Accountability Principle: Denominator choice determines scope. Narrow denominators (Run Time) measure execution only. Broad denominators (PPT, Shift Time, Calendar Time) include planning decisions as improvement opportunities.
majaco uses absolute time with additive loss decomposition rather than OEE's multiplicative percentage framework (A×P×Q). This design choice is mathematically necessary for cross-product comparison, facility-level aggregation, Pareto prioritisation, and direct financial valuation. Product-specific percentages create fundamental analytical barriers that time-based metrics eliminate.
Key Advantages:
- Cross-Product Comparison: Time allows direct comparison of losses across different products without percentage distortion
- Facility-Level Aggregation: Absolute time values sum naturally across lines and products; percentages do not
- Pareto Prioritisation: Lost time quantifies opportunity directly in hours, enabling accurate financial valuation
- Financial Valuation: Lost Time × Bottleneck Speed × Unit Margin = P&L Impact (immediate business case)
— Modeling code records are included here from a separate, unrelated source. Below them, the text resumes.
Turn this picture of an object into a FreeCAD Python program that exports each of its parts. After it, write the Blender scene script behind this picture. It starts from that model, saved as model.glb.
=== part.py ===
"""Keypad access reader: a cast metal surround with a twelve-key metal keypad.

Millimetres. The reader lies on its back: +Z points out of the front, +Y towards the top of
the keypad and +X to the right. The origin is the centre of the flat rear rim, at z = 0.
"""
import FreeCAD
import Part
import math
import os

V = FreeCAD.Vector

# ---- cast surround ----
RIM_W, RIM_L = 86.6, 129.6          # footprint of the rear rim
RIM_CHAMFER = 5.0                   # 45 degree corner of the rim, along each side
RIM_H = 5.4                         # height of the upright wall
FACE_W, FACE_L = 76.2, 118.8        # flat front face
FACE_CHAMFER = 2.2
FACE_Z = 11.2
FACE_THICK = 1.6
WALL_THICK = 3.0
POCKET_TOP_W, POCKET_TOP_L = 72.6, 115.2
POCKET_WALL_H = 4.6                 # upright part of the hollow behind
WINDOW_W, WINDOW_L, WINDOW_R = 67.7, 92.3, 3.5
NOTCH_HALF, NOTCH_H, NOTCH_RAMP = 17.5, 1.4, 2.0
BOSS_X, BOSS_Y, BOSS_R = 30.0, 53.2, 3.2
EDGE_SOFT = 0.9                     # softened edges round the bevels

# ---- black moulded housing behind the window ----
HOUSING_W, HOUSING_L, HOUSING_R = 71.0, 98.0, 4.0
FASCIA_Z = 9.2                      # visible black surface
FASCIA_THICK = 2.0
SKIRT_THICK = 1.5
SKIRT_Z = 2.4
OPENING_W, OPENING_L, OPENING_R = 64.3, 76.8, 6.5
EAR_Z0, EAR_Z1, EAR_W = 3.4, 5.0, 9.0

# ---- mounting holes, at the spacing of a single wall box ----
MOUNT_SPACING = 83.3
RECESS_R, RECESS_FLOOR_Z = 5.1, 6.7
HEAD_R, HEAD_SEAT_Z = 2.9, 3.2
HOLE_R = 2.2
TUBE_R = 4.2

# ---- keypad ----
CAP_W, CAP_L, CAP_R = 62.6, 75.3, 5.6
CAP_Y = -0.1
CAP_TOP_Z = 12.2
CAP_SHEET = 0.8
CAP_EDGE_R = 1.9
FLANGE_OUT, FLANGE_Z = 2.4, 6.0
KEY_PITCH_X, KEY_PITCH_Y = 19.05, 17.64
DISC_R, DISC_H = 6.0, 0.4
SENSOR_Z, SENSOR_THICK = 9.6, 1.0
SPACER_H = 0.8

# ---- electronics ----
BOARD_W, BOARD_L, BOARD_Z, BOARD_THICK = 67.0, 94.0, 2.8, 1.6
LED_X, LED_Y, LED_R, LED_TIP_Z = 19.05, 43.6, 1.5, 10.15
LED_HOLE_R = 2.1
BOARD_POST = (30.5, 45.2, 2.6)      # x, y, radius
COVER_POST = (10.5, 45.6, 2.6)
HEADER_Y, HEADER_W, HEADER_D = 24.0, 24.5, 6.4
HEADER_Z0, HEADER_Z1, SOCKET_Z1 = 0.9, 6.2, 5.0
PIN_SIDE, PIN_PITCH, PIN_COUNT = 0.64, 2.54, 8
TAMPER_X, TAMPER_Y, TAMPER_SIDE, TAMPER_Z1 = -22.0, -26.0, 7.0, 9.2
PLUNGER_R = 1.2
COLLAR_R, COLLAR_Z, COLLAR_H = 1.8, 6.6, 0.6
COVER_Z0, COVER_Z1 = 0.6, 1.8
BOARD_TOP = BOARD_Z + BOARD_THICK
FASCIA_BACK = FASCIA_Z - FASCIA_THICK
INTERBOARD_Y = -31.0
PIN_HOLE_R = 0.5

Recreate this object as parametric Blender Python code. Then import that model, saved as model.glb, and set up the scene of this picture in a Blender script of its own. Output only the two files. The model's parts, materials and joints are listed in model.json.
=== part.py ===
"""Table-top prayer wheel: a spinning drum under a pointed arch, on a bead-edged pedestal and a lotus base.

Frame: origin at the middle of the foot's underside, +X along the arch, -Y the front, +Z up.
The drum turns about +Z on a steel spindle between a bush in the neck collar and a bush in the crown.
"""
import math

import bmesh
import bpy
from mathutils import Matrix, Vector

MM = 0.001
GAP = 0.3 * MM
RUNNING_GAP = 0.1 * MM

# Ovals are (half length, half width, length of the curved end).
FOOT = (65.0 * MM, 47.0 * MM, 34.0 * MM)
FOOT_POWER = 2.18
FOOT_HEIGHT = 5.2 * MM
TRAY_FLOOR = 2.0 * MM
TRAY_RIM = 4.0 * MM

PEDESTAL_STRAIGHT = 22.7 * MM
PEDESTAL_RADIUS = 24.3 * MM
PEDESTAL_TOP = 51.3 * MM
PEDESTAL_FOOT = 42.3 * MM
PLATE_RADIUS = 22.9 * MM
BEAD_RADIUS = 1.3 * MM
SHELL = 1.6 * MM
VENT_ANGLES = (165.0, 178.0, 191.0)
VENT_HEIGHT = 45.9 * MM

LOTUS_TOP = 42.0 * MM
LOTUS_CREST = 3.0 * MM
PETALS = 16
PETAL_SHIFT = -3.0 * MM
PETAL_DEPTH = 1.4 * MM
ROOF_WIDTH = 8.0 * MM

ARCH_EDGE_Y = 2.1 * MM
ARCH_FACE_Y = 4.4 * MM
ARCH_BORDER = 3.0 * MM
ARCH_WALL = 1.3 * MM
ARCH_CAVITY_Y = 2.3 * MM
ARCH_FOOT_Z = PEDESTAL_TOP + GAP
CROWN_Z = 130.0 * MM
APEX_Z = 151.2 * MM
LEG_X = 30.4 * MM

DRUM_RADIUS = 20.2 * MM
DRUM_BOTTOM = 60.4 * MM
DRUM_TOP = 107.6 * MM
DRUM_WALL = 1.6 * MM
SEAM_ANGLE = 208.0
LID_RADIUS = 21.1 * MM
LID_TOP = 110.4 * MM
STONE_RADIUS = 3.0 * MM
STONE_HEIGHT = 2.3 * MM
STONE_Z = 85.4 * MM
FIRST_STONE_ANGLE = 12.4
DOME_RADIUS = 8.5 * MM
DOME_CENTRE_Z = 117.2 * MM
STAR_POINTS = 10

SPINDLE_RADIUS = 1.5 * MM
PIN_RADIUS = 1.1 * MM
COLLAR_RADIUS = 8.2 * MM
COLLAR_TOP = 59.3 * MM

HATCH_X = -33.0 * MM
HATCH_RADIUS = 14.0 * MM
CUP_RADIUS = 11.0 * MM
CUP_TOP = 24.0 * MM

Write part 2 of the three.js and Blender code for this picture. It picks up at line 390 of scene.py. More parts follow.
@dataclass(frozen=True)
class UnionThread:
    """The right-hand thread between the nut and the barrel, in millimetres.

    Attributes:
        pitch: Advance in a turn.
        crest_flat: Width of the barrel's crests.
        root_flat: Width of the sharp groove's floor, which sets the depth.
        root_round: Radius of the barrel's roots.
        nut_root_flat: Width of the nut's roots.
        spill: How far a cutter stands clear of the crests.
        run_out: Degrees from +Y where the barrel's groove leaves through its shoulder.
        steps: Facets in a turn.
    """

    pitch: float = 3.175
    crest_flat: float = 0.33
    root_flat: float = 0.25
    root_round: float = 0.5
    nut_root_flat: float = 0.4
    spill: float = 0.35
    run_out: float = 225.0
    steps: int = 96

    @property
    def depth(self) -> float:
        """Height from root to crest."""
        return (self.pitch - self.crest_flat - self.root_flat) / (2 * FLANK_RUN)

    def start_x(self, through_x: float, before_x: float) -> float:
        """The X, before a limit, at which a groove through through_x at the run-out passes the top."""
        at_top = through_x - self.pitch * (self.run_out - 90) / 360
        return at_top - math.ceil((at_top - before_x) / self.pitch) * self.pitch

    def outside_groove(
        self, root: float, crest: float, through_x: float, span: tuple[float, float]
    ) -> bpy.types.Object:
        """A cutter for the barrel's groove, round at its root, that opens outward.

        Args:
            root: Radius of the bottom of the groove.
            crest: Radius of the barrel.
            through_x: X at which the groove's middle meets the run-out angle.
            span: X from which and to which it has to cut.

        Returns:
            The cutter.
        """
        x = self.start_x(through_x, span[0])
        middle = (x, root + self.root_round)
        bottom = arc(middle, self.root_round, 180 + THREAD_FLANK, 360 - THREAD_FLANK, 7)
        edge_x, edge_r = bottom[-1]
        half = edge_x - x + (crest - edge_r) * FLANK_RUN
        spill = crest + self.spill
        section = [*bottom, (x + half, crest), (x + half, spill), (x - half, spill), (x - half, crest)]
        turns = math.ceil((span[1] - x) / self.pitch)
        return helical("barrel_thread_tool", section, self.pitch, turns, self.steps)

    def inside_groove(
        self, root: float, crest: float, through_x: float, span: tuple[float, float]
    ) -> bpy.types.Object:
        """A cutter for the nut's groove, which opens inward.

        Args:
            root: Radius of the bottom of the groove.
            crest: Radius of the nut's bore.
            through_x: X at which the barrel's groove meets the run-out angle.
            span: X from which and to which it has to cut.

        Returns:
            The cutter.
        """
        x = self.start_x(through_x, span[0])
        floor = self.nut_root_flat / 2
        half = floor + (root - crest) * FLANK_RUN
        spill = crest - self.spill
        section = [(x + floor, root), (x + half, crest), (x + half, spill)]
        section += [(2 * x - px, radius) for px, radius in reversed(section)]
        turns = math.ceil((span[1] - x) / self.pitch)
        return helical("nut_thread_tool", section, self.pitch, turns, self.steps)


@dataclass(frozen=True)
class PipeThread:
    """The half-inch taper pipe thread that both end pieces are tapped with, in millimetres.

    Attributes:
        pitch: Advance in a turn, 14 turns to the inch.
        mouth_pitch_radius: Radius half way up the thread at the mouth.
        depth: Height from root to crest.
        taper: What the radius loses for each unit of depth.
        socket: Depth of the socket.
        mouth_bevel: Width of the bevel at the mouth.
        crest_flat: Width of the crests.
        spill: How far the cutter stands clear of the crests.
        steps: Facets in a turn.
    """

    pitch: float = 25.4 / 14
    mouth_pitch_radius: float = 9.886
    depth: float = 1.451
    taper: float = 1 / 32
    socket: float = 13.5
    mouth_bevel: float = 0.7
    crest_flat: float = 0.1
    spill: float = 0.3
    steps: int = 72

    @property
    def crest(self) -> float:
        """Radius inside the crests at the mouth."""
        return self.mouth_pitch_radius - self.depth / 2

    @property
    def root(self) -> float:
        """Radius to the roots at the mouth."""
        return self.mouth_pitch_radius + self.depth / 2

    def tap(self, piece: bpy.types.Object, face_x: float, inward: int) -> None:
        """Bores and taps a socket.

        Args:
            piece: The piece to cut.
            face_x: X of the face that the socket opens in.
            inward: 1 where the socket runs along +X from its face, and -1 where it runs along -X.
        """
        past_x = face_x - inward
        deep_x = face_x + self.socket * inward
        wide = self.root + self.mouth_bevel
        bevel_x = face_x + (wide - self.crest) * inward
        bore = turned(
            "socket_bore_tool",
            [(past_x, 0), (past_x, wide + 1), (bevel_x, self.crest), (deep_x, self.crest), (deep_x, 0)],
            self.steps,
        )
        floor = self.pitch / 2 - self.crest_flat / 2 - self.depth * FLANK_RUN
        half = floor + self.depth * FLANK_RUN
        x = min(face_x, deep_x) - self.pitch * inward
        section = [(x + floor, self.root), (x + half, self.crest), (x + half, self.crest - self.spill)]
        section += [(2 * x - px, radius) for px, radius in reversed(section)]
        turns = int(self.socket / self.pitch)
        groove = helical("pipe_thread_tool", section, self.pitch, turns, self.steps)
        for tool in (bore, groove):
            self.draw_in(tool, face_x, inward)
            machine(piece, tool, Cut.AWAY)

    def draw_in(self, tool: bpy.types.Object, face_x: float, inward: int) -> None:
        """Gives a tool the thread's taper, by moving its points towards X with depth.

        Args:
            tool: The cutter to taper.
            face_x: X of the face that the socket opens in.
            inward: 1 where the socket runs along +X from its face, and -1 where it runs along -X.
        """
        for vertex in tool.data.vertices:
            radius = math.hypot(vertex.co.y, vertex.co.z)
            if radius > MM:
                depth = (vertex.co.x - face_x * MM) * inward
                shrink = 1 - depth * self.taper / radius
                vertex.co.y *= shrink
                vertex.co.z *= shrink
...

Production-Constrained: Market demand exceeds production capacity. Every unit of additional capacity translates to additional sales at full margin. Strategic focus: Throughput maximisation.
Sales-Constrained: Production capacity meets or exceeds market demand. Additional capacity does not translate to additional sales. Strategic focus: Cost optimisation whilst maintaining current output.
Note: Machine Efficiency and OOE are mathematically identical; terminology reflects strategic context. Labour Efficiency formula: Machine Efficiency × (Potential Crew / Actual Crew). TEEP formula abbreviations: PT=Potential Time, RT=Run Time, ST=Shift Time, CT=Calendar Time, PDT=Planned Downtime.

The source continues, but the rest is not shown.